Me llamo Lucía y soy enfermera, pero eso en realidad da igual. Podría ser cualquier persona anónima que en estos días se está dejando la piel trabajando en los hospitales, centros de salud y residencias de toda España, luchando contra un gigante microscópico.
He trabajado durante once años en varias Unidades de Cuidados Intensivos, donde he visto muchas situaciones críticas, he vivido y empatizado con el sufrimiento ajeno, y me he llevado a casa los últimos suspiros de algunos pacientes mientras lágrimas de impotencia humedecían mi rostro. Cargo con una mochila a la espalda llena de tristeza, llanto y rabia de muchos familiares por la pérdida de un ser querido. Pero jamás pensé que en mi vida profesional me enfrentaría a algo así: un virus tan contagioso y letal que llegaría a producir una pandemia, obligando a la población mundial a abandonar su rutina, dejando desnudas las calles.
Llegué a mi puesto de trabajo tras cumplir, durante catorce días en casa, un aislamiento preventivo estricto por haber estado en contacto directo y sin protección con personas contagiadas por el COVID-19. Me bastó recorrer escasos metros de la unidad para ser consciente de que todo había cambiado en mi ausencia. Los pasillos en los que previamente se respiraba adrenalina por las situaciones de urgencia a las que nos enfrentábamos, se habían convertido en un campo de batalla donde el nivel de esta hormona se había multiplicado exponencialmente. De repente me tenía que proteger de forma concienzuda, dedicando largos minutos a equiparme (bata impermeable, mascarilla especial, doble guante, gafas, doble gorro y calzas) con el miedo de no seguir bien los pasos y con la incertidumbre de si todas esas medidas de protección eran realmente efectivas. Pensé en mi familia, en mis amigos, en todas las personas que quiero y deseé, más que nunca, que estuviesen a salvo de toda esta locura.

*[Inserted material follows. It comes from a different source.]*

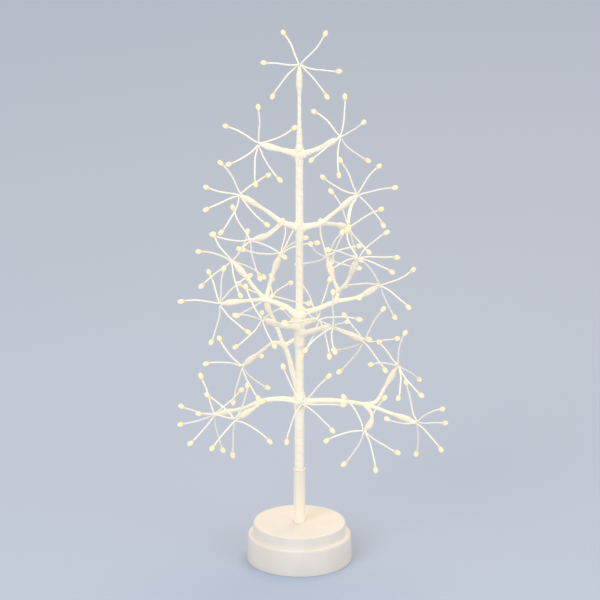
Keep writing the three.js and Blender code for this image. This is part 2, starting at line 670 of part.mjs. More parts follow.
// Each limb turns at its root, where a ball end sits in a cup on the trunk's short stub
const limbRadius = limbDiameter / 2;
const ballEnd = [[0, 0], [limbRadius * 0.3, limbRadius * 0.71], [limbRadius, limbRadius]];
const forkEnd = [[0, twigDiameter / 2]];
const cupSides = 6;
const cupRows = 4;
const cupFacets = Math.cos(Math.PI / cupSides) * Math.cos(Math.PI / 2 / cupRows);
const cupRadius = (limbRadius + gap) / cupFacets; // its flat facets still clear the ball
let trunk = turned(trunkProfile);
const cups = [];
for (const { name, level: atLevel, root, twigs } of limbs) {
  const knotPoint = new THREE.Vector3(0, 0, level[atLevel] + root);
  const place = ([x, y, z]) => new THREE.Vector3(x, y, level[atLevel] + z);
  const routes = twigs.map(({ path }) => path.map(place));
  const outward = routes[0][0].clone().sub(knotPoint).normalize();
  const pivot = knotPoint.clone().addScaledVector(outward, stubLength);
  const stub = sweptTube(
    new THREE.LineCurve3(knotPoint, pivot), [[0, limbRadius], [stubLength, limbRadius]], limbSides);
  trunk = trunk.add(stub);
  cups.push(solidOf(new THREE.SphereGeometry(cupRadius, cupSides, cupRows).translate(...pivot)));
  routes[0].unshift(pivot.clone().addScaledVector(outward, -limbRadius), pivot);
  const [main, ...forks] = routes;
  const branches = forks.map((route) => twig(route, forkEnd, twigDiameter));
  addPart(name, joined(twig(main, ballEnd, limbDiameter), ...branches), ivoryTape);
  twigs.forEach(({ spray: sprayName, wires }, i) => {
    const [before, hub] = routes[i].slice(-2);
    addPart(sprayName, spray(hub, before, wires), wireCoat);
  });
}
for (const cup of cups) trunk = trunk.subtract(cup);
trunk = trunk.subtract(cylinder([0, 0], trunkFoot - 1, rodTop + gap, rodBore));
addPart('trunk_binding', trunk, ivoryTape);
const crownHub = new THREE.Vector3(0, 0, crownTop);
addPart('spray_crown', spray(crownHub, new THREE.Vector3(0, 0, trunkEnd), crownWires), wireCoat);

// Leads inside the base, from the trunk's foot and the two terminals to the board
const leadRadius = leadDiameter / 2;
const roofClear = wellTop + leadRadius + gap;
const boardEdge = boardSpan[0] + leadDiameter;
function lead(points) {
  const curve = new THREE.CatmullRomCurve3(points.map((point) => new THREE.Vector3(...point)));
  const length = curve.getLength();
  const steps = Math.round(length / 5);
  const stations = Array.from({ length: steps + 1 }, (_, i) => [(length * i) / steps, leadRadius]);
  return sweptTube(curve, stations, wireSides);
}
const landing = boardTop + gap;
addPart('light_lead', lead([
  [0, 0, trunkFoot - gap], [0, 0, trunkFoot - 1.6], [2.4, 0, roofClear + 0.9], [18, 0, roofClear + 0.4],
  [boardEdge - 1.6, 0, roofClear - 0.2], [boardEdge, 0, roofClear - 6], [boardEdge, 0, landing],
]), wireCoat);
const tailTop = wellTop + tailRise;
const tailY = wellEnd - gap - contactThickness / 2;
addPart('battery_lead_red', lead([
  [cellPitch, tailY, tailTop + gap], [cellPitch, tailY, tailTop + 2],
  [cellPitch + 4, tailY - 5, tailTop + 2.5], [boardEdge - 1.8, 11.5, roofClear + 0.5],
  [boardEdge, 5, roofClear - 5], [boardEdge, 3.5, landing + 2], [boardEdge, 3.5, landing],
]), redLead);
addPart('battery_lead_black', lead([
  [-cellPitch, -tailY, tailTop + gap], [-cellPitch, -tailY, tailTop + 2], [2, 9 - tailY, roofClear + 2],
  [18, -13, roofClear + 1.5], [boardEdge - 1.3, -11.5, roofClear - 0.7],
  [boardEdge, -10.5, roofClear - 6], [boardEdge, -10.5, landing],
]), blackLead);

export default tree;
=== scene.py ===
# A twig tree of taped wire with warm teardrop lights, standing on a round battery base.
# The CAD frame comes in first; each piece below is dressed over its own node, in metres.
import math
from functools import partial
import bmesh
import bpy
import numpy as np
from mathutils import Matrix, Vector


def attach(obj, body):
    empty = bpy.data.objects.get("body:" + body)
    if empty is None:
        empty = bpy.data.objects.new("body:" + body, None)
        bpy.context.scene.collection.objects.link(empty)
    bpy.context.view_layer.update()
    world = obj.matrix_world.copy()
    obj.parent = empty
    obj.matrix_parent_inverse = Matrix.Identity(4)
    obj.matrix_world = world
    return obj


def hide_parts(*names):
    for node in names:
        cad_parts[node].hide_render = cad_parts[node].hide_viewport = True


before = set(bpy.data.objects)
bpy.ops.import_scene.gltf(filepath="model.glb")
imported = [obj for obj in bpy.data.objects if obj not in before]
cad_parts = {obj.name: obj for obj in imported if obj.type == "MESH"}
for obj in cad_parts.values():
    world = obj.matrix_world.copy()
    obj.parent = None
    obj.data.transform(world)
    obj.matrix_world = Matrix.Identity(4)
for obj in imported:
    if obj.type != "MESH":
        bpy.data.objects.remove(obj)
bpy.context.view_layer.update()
mm = 0.001

# What the base, the trunk and the limbs share with the CAD, in millimetres
tree = {
    "baseRadius": 42.56, "skirtTopRadius": 41.66, "skirtHeight": 22.55, "baseHeight": 31.95,
    "capRadius": 37.46, "wall": 2.0, "socketRadius": 4.75, "trunkFoot": 24.45, "sleeveTop": 78.95,
    "crownHub": 424.1, "levelShares": [0, 0.3208, 0.4883, 0.6723, 0.8255],
    "stubLength": 9.0, "limbRadius": 2.25, "twigRadius": 1.55, "knotClear": 2.7, "faceTilt": 20.0,
}
levels = [share * tree["crownHub"] for share in tree["levelShares"]]

# Each limb is (name, level, mm from there up to its root, twigs), and each twig is (its spray, its
# path, the spray's wires). A path is offsets in mm from the trunk's axis at the limb's level and
# ends at the spray's hub; a later twig starts on an earlier one.
# A wire is [clock angle seen from the front, lean towards the front], in degrees.
limbs = [
    ("limb_4_left", 4, -2, [
        ("spray_4_left", [[-16, 5, 0.5], [-32.5, 12, 2.5]],
         [[65, -21], [150, 10], [185, 17], [236, 30], [299, -25], [359, 28]])]),
    ("limb_4_right", 4, -3, [
        ("spray_4_right", [[15, -5, 4.5], [32.5, -12, 16.5]],
         [[7, -10], [57, 48], [129, -31], [182, 27], [232, 30], [316, -28]])]),
    ("limb_3_left", 3, 0, [
        ("spray_3_left_high", [[-14, -2, 6], [-27, -5, 17], [-47.5, -10, 32]],
         [[54, -35], [138, 18], [207, 0], [247, 28], [283, -33], [329, 26]]),
        ("spray_3_left_low", [[-14, -2, 6], [-24, -11, -1], [-39, -20, -3]],
         [[58, 28], [116, 27], [167, -22], [235, 70], [278, 23], [331, -26]])]),
    ("limb_3_right", 3, 0, [
        ("spray_3_right_high", [[16.5, 3, 3], [28.5, 6, 11.5], [46.5, 10, 25]],
         [[37, -30], [79, 24], [139, -17], [195, 37], [297, -23], [334, 22]]),
        ("spray_3_right_low", [[16.5, 3, 3], [28, 18, -3], [39.5, 34, -12]],
         [[11, -47], [60, -25], [140, 41], [166, -44], [206, -27], [335, 13]])]),
    ("limb_2_left", 2, 1, [
        ("spray_2_left_out", [[-9, 1.5, 9], [-27, 5, 14.5], [-40, 5.5, 14], [-64, 6, 11]],
         [[6, 31], [46, 12], [135, 19], [193, -19], [274, 20], [340, -36]]),
        ("spray_2_left_high", [[-27, 5, 14.5], [-36, 11, 22.5], [-44, 17, 31.5], [-54, 22, 41.5]],
         [[27, 36], [116, -34], [167, 34], [232, -17], [287, 32], [325, -37]]),
        ("spray_2_left_inner", [[-27, 5, 14.5], [-24, 9, 26.5], [-18, 14, 43.5], [-15, 16, 50.5]],
         [[9, -44], [29, -30], [57, -45], [73, -25], [199, -50], [276, -24]])]),
    ("limb_2_right", 2, 4, [
        ("spray_2_right_out", [[15, -4, 10.5], [29.5, 3, 14], [47, 6.5, 16.5], [65, 8, 26]],
         [[65, -28], [127, 32], [155, -33], [240, 55], [269, -33], [323, 39]]),
        ("spray_2_right_inner", [[29.5, 3, 14], [31, 6, 22], [28, 8, 30.5], [22, 12, 49]],
         [[31, 45], [71, -35], [109, -35], [256, -44], [309, 60], [350, -29]]),
        ("spray_2_right_high", [[31, 6, 22], [37.5, -4, 32], [47, -12, 57]],
         [[48, 23], [89, -21], [112, 29], [246, 45], [286, 42], [338, -45]])]),
    ("limb_2_front_left", 2, -7, [
        ("spray_2_front_left", [[-14, -12, -1], [-30, -26, 9.5]],
         [[0, 80], [60, 55], [155, 46], [224, 25], [280, 49], [333, -29]])]),
    ("limb_2_front", 2, -4, [
        ("spray_2_front", [[15.5, -1, 1]],
         [[16, -12], [91, 12], [164, 20], [205, -2], [264, 35], [334, -12]])]),
    ("limb_2_front_right", 2, -13, [
        ("spray_2_front_right", [[13, -14, -4], [27, -30, 5]],
         [[0, 34], [70, 69], [110, -24], [176, 53], [230, 30], [300, 35]])]),
    ("limb_1_left", 1, 0, [
        ("spray_1_left_out", [[-12, 0.5, 2], [-30, 0, 0.5], [-44, 4, -7], [-68.5, 10, -15.5]],
         [[47, -30], [168, -29], [221, 26], [254, -30], [285, 33], [340, -5]]),
        ("spray_1_left_in", [[-30, 0, 0.5], [-37, -4, -4.5], [-52, -12, -11]],
         [[20, 28], [122, 10], [184, -30], [219, 29], [280, 28], [311, -27]])]),
    ("limb_1_right", 1, 0, [
        ("spray_1_right_out", [[24.5, 2, 0], [53, 3, -4], [75, -2, -10], [94.5, -6, -16]],
         [[61, 45], [92, -45], [137, 30], [179, -40], [278, 44], [346, 0]]),
        ("spray_1_right_high", [[53, 3, -4], [62, 6, -2.5], [69, 10, 8], [80, 14, 25.5]],
         [[11, 35], [123, -52], [142, 27], [180, 40], [274, 48], [321, -44]]),
        ("spray_1_right_low", [[53, 3, -4], [58.5, -8, -8.5], [57, -19, -12.5], [52.5, -28, -14.5]],
         [[31, 22], [124, -17], [164, 13], [211, -19], [256, 20], [329, -20]])]),
    ("limb_1_front", 1, -3, [
        ("spray_1_front", [[1, -24, 6], [2, -48, 16.5]],
         [[44, 22], [92, -10], [131, 15], [202, -10], [274, 18], [333, -7]])]),
    ("limb_1_back", 1, 7, [
        ("spray_1_back_left",
         [[-5, 9, 20], [-12.5, 18, 41], [-20, 22, 42.5], [-30, 29, 33], [-46.5, 38, 16]],
         [[62, -59], [131, -37], [153, 31], [194, -26], [275, 29], [320, -30]]),
        ("spray_1_back_right",
         [[-12.5, 18, 41], [0, 23, 47], [24, 30, 52.5], [34, 34, 48.5], [52, 40, 37]],
         [[31, 24], [86, -35], [143, 30], [218, -20], [253, -42], [324, -39]]),
        ("spray_1_back_high", [[-12.5, 18, 41], [-20, 29, 58], [-26, 37, 69], [-22, 44, 74.5]],
         [[54, -57], [101, 26], [140, -40], [241, -15], [290, -30], [356, -60]])]),
]
crownWires = [[40, 16], [99, -18], [139, 5], [221, -13], [273, 32], [334, -30]]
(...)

En estos días veo a familiares llorando por la pérdida prematura de un ser querido. Soy testigo de cómo, por el aislamiento estricto, he de mantener la puerta de sus boxes cerrada mientras los pacientes fallecen en soledad, sintiéndome impotente porque ya no puedo hacer nada más por ellos. Oigo las alarmas de monitores y ventiladores sonando sin parar, anunciando la tragedia. Observo a mis compañeros exhaustos física, psíquica y emocionalmente; otros intentan animar a los demás con bromas, haciendo un sobreesfuerzo por mantener la compostura. El teléfono no para: avisos de nuevos ingresos o personas que necesitan saber el estado de salud de sus familiares, mientras se consumen en su encierro.
Cada día, a las ocho de la tarde, oigo los aplausos que los vecinos, desde sus balcones, brindan al personal sanitario por su esfuerzo y dedicación en estos momentos. Se agradece en el alma, nunca he llorado tan bonito. Gracias por recluiros en casa, por hacer el esfuerzo diario, pese a que sabemos que cuesta cada vez más. Pero mi aplauso bien fuerte de hoy es para todas las personas que están perdiendo a sus seres queridos, sumergidos en una mezcla de dolor, resignación, incredulidad y tristeza.
PS: En estas semanas de caos absoluto, de desbordamiento asistencial de los servicios sanitarios, de cansancio físico y de saturación psicológica he sido consciente, aún más si cabe, de la necesidad de una sanidad universal competente, lo que conlleva, a su vez, una educación integral y una investigación científica apoyada y subvencionada por los organismos oficiales. No podemos olvidarnos de gritar bien fuerte, en nuestra lucha como sociedad, por el cumplimiento de unos derechos sanitarios y educativos básicos, pues si algo ha demostrado esta pandemia es que el pueblo consigue ganar la batalla estando unido y siendo solidario.
Quédate en casa, por favor. Juntos venceremos.